Note that this procedure is considered "legacy" by OpenText and is not the preferred method for testing. While it has been indicated that this method is still supported, as a legacy process, it may or may not continue to be supported or functional in future releases of OpenText. All appropriate caution should be exercised when utilizing this method, and in the event that the procedure does not complete successfully/encounters issues, the production target VM and replication job may need to be rebuilt and all data re-replicated if OpenText support is unable or unwilling to troubleshoot issues following the use of this process.

Procedure Benefits

  • Does not require the use of a second target VM and its associated resources.
  • Data has already been replicated to the "production" target where data must be replicated ad-hoc at the time of initiating a test when using a test target.
  • Additional configuration, configuration changes, or potentially deploying ad-hoc test targets not required.
  • Reduced cleanup steps post-testing.

Procedure Risks

  • Failover test is disruptive, meaning that during the testing phase, no data will be processed from the production source to the target.
  • Upon completion of test and job reset, replication will be in a delta sync state and will not be reliably available for a failover should an event occur.
  • Upon failover, some application licensing systems may break or cause activation issues upon roll-back based on potential duplicate instances.

Important!

Like other tests where a copy of an existing machine is spun up connected to an active network, hostname collisions and other potential issues may arise if caution is not observed. Replication target machines exist on a separate LAN/VLAN/Subnet from the production network, and upon failover will receive the NIC configuration that matches the source VM, which should prevent inadvertent duplication of systems active on the LAN. However, if inter-server testing is required, prior to reconfiguring the IP addresses of the machines to utilize the replication network address space, the source VMs should be powered off or disconnected from the network in order to ensure that no collisions/issues arise.

Alternatively, if the customer's protection design calls for a network failover/cutover to move the production LAN into the recovery resource pool and appropriate NIC mappings are in place to allow for this failover to occur, the failover should be completed after the production LAN/Subnet has been transitioned.

Before You Begin - Pre-testing Validation and Configuration Sanity Check

Prior to conducting a test, it is important that you review the appropriate playbooks/documentation to understand the intended failover procedures.
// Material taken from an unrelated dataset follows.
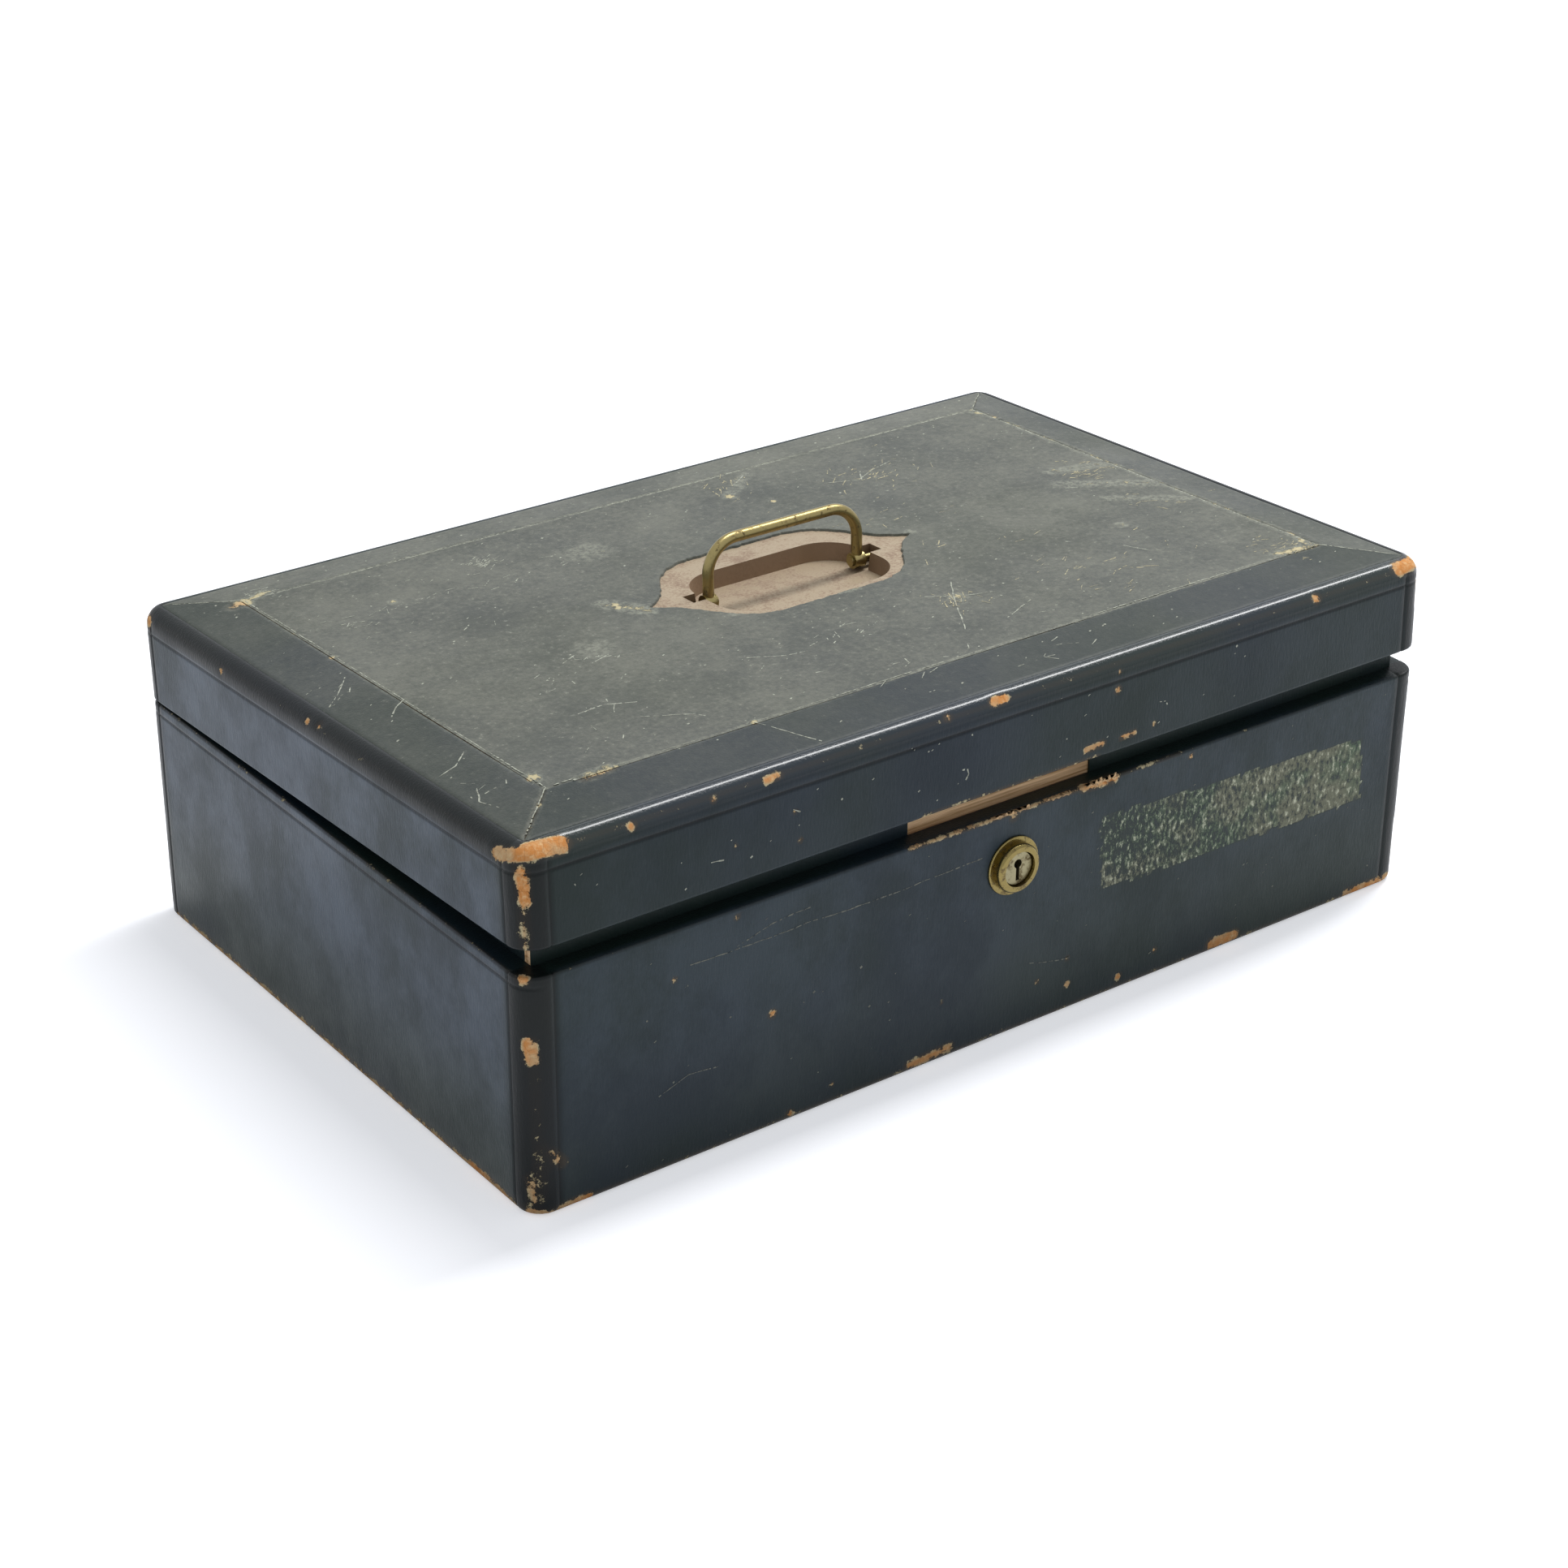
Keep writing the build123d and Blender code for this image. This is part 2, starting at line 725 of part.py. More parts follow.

Target VMs and target/recovery resource pool network configuration should be reviewed to confirm configuration matches documented design, and configured replication jobs should be reviewed for any configured NIC mappings that may be configured to ensure that the appropriate network configuration operations are prepared.

For example, a replication target VM may be created with two or more NICs provisioned on it: one for an always on "Pilot Light"/Replication network, one attached to a "shut" replica of the production network that becomes live during a failover event, and potentially a third that is connected to an isolated network configured in the same IP space as the production network. The replication job configured in the OpenText console contains a section that allows mapping the production source machine's NICs to specific target NICs in order to automate the process of establishing the appropriate production network connections on interfaces connected to VLANs configured to match the source environment.

If an isolated network exists that is also in the same IP space as the production network, then the settings of the job may need to be modified in order to change mappings so that the production network configuration is applied to the interface attached to the isolated network rather than to the network intended to become live as part of a network cut-over if isolated testing is desired.

Subdomain

Step 1 - Create Hypervisor-level Snapshots of Production Target VMs

Prior to initiating the failover of a job for testing, you will need to ensure that you take a snapshot of the Production Target VM from the hypervisor level to preserve its state as a replication target. Before taking the snapshot, ensure that there are no existing snapshots and remove any that may exist. Follow the specific steps appropriate to the environment to capture a snapshot of the VM and all attached disks as this will vary between specific hypervisor environments. Do not proceed with testing until you have confirmed that all snapshots were created successfully.

Step 2 - Initiate Failover

Once your snapshots are complete, you may initiate network cut-overs as appropriate for testing, and then initiate failover from the OpenText management console. Monitor the failover process until successful completion is observed.

Step 3 - Post-Testing Reversion

Upon completion of validation testing on the failed over systems, instruct the appropriate parties to complete the network cut-over reversion procedures as appropriate. Log into the hypervisor environment, locate the test target VMs and initiate the process to revert them to the snapshot taken previously.

Once reversion is complete and any network changes have been reverted, monitor the OpenText console until all source and target VMs appear online. You may need to right-click on each server in the list of servers and select "refresh" to force the console to retry connection to the VMs. Once the machines are online, proceed with step 4.

Step 4 - Restart Replication Jobs

In the OpenText management console, navigate to your list of jobs. You will note that the replication jobs that you previously failed over are in an "error" state with a red icon and are not syncing, indicating that we need to restart the jobs in order to force a comparison between the source and target VMs, followed by a delta sync to re-establish parity and resume replication.

To do this, select a job that is in this state (you may select more than one by either ctrl-clicking on each job in the list you wish to select, or by selecting a 'starting' job in the list, holding down shift, and clicking on an 'ending' job to select everything between the two jobs you clicked on), and press the red square 'stop' icon in the tool bar to 'stop' the job:

Subdomain

The job will process the stop command. Once this has completed, simply click the green triangular 'start' icon to start the job. Monitor the job statuses until it confirms that it has begun the comparison between the source and target and initiated the delta sync.